To be nurturing means that we seek the happiness of our spouse. It means that we learn to anticipate his or her needs and respond accordingly. To be nurturing means that we help our spouse become all God created her or him to be; that we continually seek to build him or her up.

4) Finally, the fourth key to getting along with your spouse is to be faith-rooted.

The Bible says, "Be subject to one another out of reverence for Christ."

Last summer, I read an article called, "Believe Well, Live Well." It summarized the results of a study done on the effects of religion and faith in our lives. Here is some of what it said about the impact faith can have in our marriage. "The secret is out—religion is good for your health and your marriage…People who attend church even once a month increase their chances of staying married.
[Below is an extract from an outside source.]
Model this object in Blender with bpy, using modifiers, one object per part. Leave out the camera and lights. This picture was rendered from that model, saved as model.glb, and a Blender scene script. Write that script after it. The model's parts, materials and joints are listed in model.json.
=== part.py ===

Religion provides couples with a shared sense of values, ideology and purpose in life. Christianity provides support for married couples to be committed, to show respect, to be emotionally supportive, to communicate effectively, and creates a stable power structure for the home. This intimacy solidifies a marriage romantically and sexually…"

The report goes on to say that the most religious women were the most sexually satisfied which, as the article says, tends to go against the conventional wisdom which portrays Christian women as prudes.

And then the article concludes with this statement—sex begins in church.

It should come as no surprise that faith makes for a great marriage, for faith puts us in touch with the creator of marriage. As we commit ourselves and our marriages to Jesus he helps us build the best relationship possible. Through his faithfulness toward us, his passion for us, and his nurturing of us, he can help us experience the kind of marriage god intends for us to experience.

So I encourage you, if you're married, to enjoy the gift of marriage by building your marriage on Jesus Christ. As you experience his faithfulness, passion and nurture, he will set you free to be faithful, passionate and nurturing.